Anche “Ricordati del giorno di sabato per santificarlo” è un comandamento poco osservato, invece il riposo settimanale è stata una delle più grandi rivoluzioni dell’umanità. Per la prima volta lo schiavo, la bestia da soma, e tutti senza distinzione hanno dovuto riposarsi nello stesso giorno in cui YHWH si è riposato. È la festa del mondo finito, cioè unito e in pace, un giorno talmente divino che lo Shabbath è escluso dal computo dei giorni profani.
Con la rigorosa logica dei comandamenti, il riposo introduce in famiglia e in uno dei suoi problemi fondamentali, il rapporto tra le generazioni, “Onora tuo padre e tua madre”. Ma kabed in ebraico significa dai peso, riconosci nei genitori il Creatore a cui ogni figlio deve la vita: senza la memoria delle generazioni, anche la memoria dell’uomo è cancellata. Il peso dato alle generazioni che invecchiano assicura l’equilibrio della società, minacciata quando si allarga la distanza tra padri e figli.

La logica mistica delle Dieci Parole torna nell’architettura del loro elenco: la corrispondenza dei primi cinque comandamenti con gli ultimi cinque è la chiave della loro spiegazione. Si uccide se non si riconosce Dio come Signore, perché uccidere è attentare a Colui che ha creato la vittima. Commettere adulterio è come avere altri dei, un adulterio nei confronti di YHWH.
Rubare è come prosternarsi davanti agli idoli, che l’uomo si fabbrica rubando a YHWH fuoco e culto. Violare il sabato, giorno di verità in cui ogni uomo è nudo davanti al suo Creatore, equivale ad essere testimone di menzogna. Non tenere conto della propria famiglia, ultimo anello della catena di una storia, è come desiderare casa, donna e beni del prossimo, è come esporre la famiglia alla rovina. Solo la lotta contro ogni desiderio assicura la difesa della prima cellula sociale.

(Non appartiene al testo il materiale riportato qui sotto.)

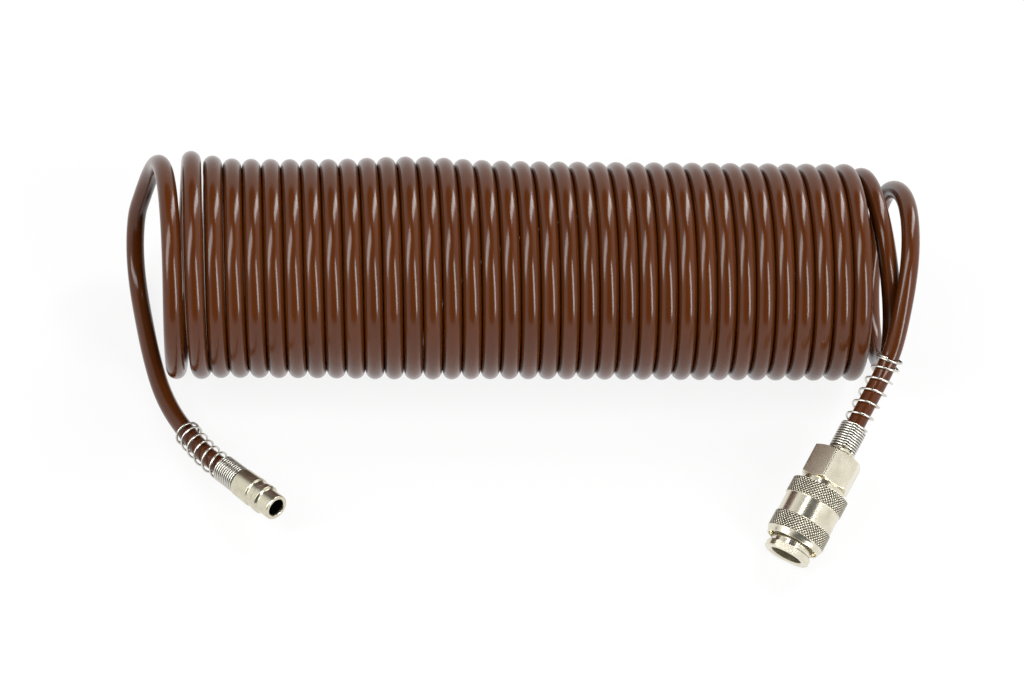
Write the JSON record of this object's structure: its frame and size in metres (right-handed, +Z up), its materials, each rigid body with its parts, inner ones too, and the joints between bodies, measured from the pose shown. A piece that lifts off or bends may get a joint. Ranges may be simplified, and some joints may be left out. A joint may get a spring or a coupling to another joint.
{
  "type": "coiled air hose",
  "caption": "Recoil air hose wound in a long close coil, with a plug fitting on one tail and a ball-lock quick coupler on the other, each behind a wire bend guard.",
  "frame": {"origin": "on the floor under the middle turn of the coil", "axes": "+X along the coil towards the coupler end, +Z up from the floor, the two fittings lie towards -Y"},
  "size_m": [0.3555, 0.1874, 0.1013],
  "materials": {
    "hose": "smooth extruded polyamide",
    "plated_fitting": "bright nickel plate on turned metal",
    "plated_sleeve": "bright nickel plate, diamond knurled bands",
    "guard_wire": "drawn spring wire, zinc plated",
    "spring_wire": "drawn spring wire",
    "ball_steel": "polished",
    "valve_brass": "turned",
    "seal_rubber": "matte"
  },
  "bodies": {
    "root": {"hose_coil": "hose", "hose_tail_plug": "hose", "hose_tail_coupler": "hose", "hose_end_plug": "hose", "hose_end_coupler": "hose", "plug_ferrule": "plated_fitting", "coupler_ferrule": "plated_fitting", "plug_body": "plated_fitting", "plug_spring_guard": "guard_wire", "coupler_spring_guard": "guard_wire", "coupler_rear_body": "plated_fitting", "body_seal": "seal_rubber", "coupler_front_body": "plated_fitting", "sleeve_stop_ring": "spring_wire", "valve_spring": "spring_wire", "plug_seal": "seal_rubber"},
    "sleeve_turn": {"sleeve_spring": "spring_wire"},
    "sleeve": {"lock_sleeve": "plated_sleeve"},
    "valve": {"valve_poppet": "valve_brass", "valve_seal": "seal_rubber"},
    "ball_1": {"locking_ball_1": "ball_steel"},
    "ball_2": {"locking_ball_2": "ball_steel"},
    "ball_3": {"locking_ball_3": "ball_steel"},
    "ball_4": {"locking_ball_4": "ball_steel"},
    "ball_5": {"locking_ball_5": "ball_steel"},
    "ball_6": {"locking_ball_6": "ball_steel"}
  },
  "joints": [
    {"name": "sleeve_spin", "type": "hinge", "parent": "root", "child": "sleeve_turn", "pos_m": [0.11392, -0.1223, 0.01351], "axis": [-0.4868, -0.7944, -0.3633], "continuous": true},
    {"name": "sleeve_slide", "type": "slide", "parent": "sleeve_turn", "child": "sleeve", "axis": [0.4868, 0.7944, 0.3633], "range_m": [0, 0.0024], "stiffness_N_per_m": 1500, "springref_m": -0.004, "deforming": ["sleeve_spring"]},
    {"name": "valve_slide", "type": "slide", "parent": "root", "child": "valve", "axis": [0.4868, 0.7944, 0.3633], "range_m": [0, 0.004], "stiffness_N_per_m": 500, "springref_m": -0.004, "deforming": ["valve_spring"]},
    {"name": "ball_slide_1", "type": "slide", "parent": "root", "child": "ball_1", "axis": [0.1898, 0.3097, -0.9317], "range_m": [0, 0.0011]},
    {"name": "ball_slide_2", "type": "slide", "parent": "root", "child": "ball_2", "axis": [0.8333, -0.2976, -0.4658], "range_m": [0, 0.0011]},
    {"name": "ball_slide_3", "type": "slide", "parent": "root", "child": "ball_3", "axis": [0.6435, -0.6074, 0.4658], "range_m": [0, 0.0011]},
    {"name": "ball_slide_4", "type": "slide", "parent": "root", "child": "ball_4", "axis": [-0.1898, -0.3097, 0.9317], "range_m": [0, 0.0011]},
    {"name": "ball_slide_5", "type": "slide", "parent": "root", "child": "ball_5", "axis": [-0.8333, 0.2976, 0.4658], "range_m": [0, 0.0011]},
    {"name": "ball_slide_6", "type": "slide", "parent": "root", "child": "ball_6", "axis": [-0.6435, 0.6074, -0.4658], "range_m": [0, 0.0011]}
  ],
  "couplings": [
    {"joint": "ball_slide_1", "follows": "sleeve_slide", "ratio": 0.45833},
    {"joint": "ball_slide_2", "follows": "sleeve_slide", "ratio": 0.45833},
    {"joint": "ball_slide_3", "follows": "sleeve_slide", "ratio": 0.45833},
    {"joint": "ball_slide_4", "follows": "sleeve_slide", "ratio": 0.45833},
    {"joint": "ball_slide_5", "follows": "sleeve_slide", "ratio": 0.45833},
    {"joint": "ball_slide_6", "follows": "sleeve_slide", "ratio": 0.45833}
  ]
}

L’unica parola assente in queste Dieci Parole lapidarie e laceranti è l’amore. L’amore non si ordina: nasce dalla giustizia e dalla pace che con esse si possono costruire, nella speranza che un uomo nuovo possa viverle senza tradirle. Per noi, quest’Uomo è già venuto. È l’Amore incarnato, Colui che ha pronunciato le Dieci Parole di vita, unica immagine da adorare nella speranza che ci renda simili a Lui.